Robustness Analysis of USmorph: I. Generalization Efficiency of Unsupervised Strategies and Supervised Learning in Galaxy Morphological Classification
Shiwei Zhu, Guanwen Fang, Yao Dai, Chichun Zhou, Yirui Zheng, Jie Song, Shiying Lu, Xu Kong
TL;DR
This study provides a rigorous robustness analysis of the USmorph galaxy morphology framework, which integrates unsupervised feature extraction and clustering with supervised CNN classification. By systematically tuning the CAE (latent dimension $d=40$, $5\times5$ kernels), APCT for rotational invariance, and a bagging clustering set at $K=50$, the authors establish a stable pipeline whose labels are validated against low-dimensional structure (t-SNE) and physics-based parameter spaces. The supervised stage using GoogLeNet achieves $\sim$94% accuracy with consistent performance across data partitions, demonstrating reliable morphology classification suitable for upcoming surveys like CSST. Collectively, the work provides practical guidance on architectural choices and validation strategies to enable robust, scalable galaxy morphology analysis in large, unlabeled astronomical datasets.
Abstract
We conduct a systematic robustness analysis of the hybrid machine learning framework \texttt{USmorph}, which integrates unsupervised and supervised learning for galaxy morphological classification.

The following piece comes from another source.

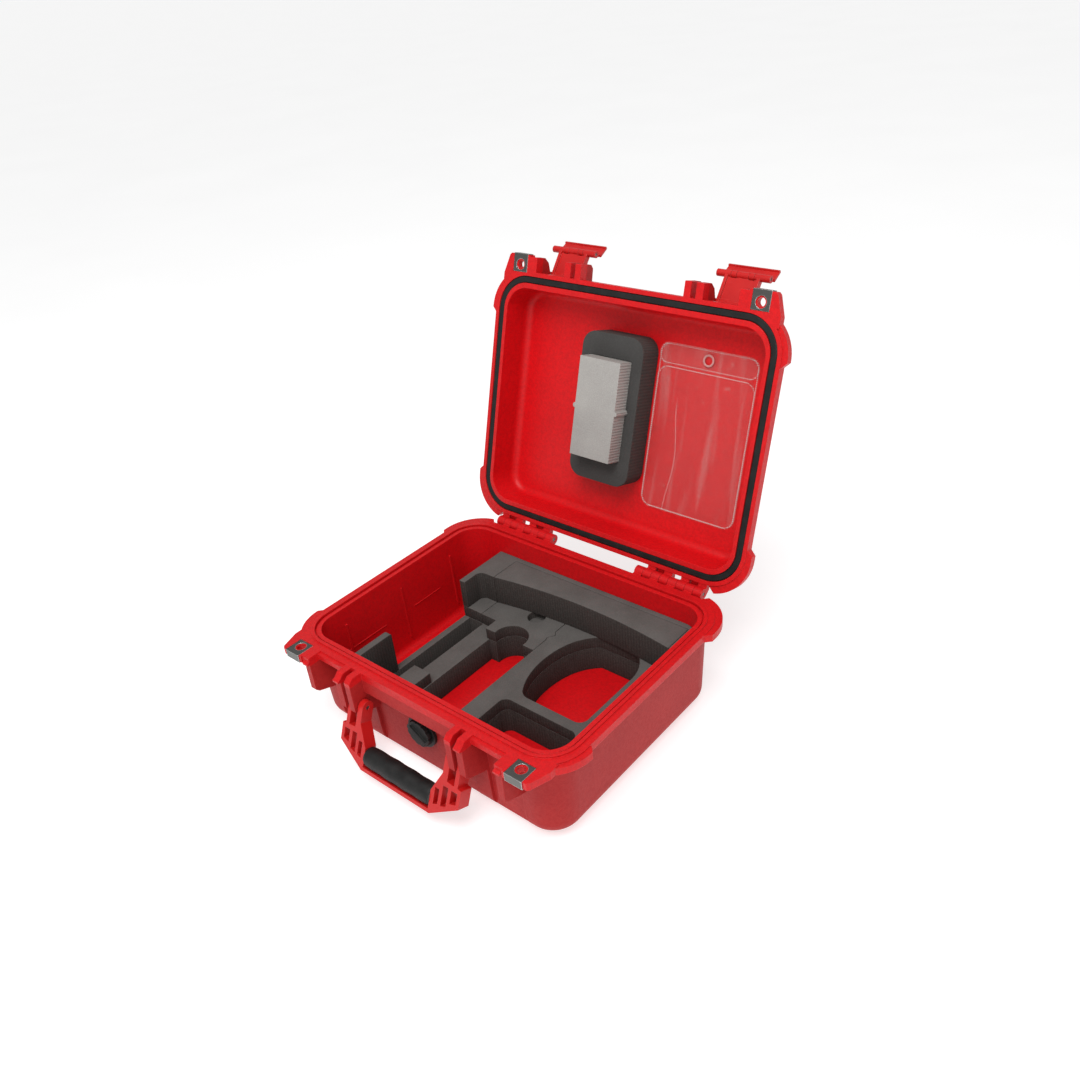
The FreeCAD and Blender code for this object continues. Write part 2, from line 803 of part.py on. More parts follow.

Although \texttt{USmorph} has already been applied to nearly 100,000 $I$-band galaxy images in the COSMOS field ($0.2 < z < 1.2$, $I_{\mathrm{mag}} < 25$), the stability of its core modules has not been quantitatively assessed. Our tests show that the convolutional autoencoder (CAE) achieves the best performance in preserving structural information when adopting an intermediate network depth, $5\times5$ convolutional kernels, and a 40-dimensional latent representation. The adaptive polar coordinate transform (APCT) effectively enhances rotational invariance and improves the robustness of downstream tasks. In the unsupervised stage, a bagging clustering number of $K=50$ provides the optimal trade-off between classification granularity and labeling efficiency. For supervised learning, we employ GoogLeNet, which exhibits stable performance without overfitting. We validate the reliability of the final classifications through two independent tests: (1) the t-distributed stochastic neighbor embedding (t-SNE) visualization reveals clear clustering boundaries in the low-dimensional space; and (2) the morphological classifications are consistent with theoretical expectations of galaxy evolution, with both true and false positives showing unbiased distributions in the parameter space. These results demonstrate the strong robustness of the \texttt{USmorph} algorithm, providing guidance for its future application to the China Space Station Telescope (CSST) mission.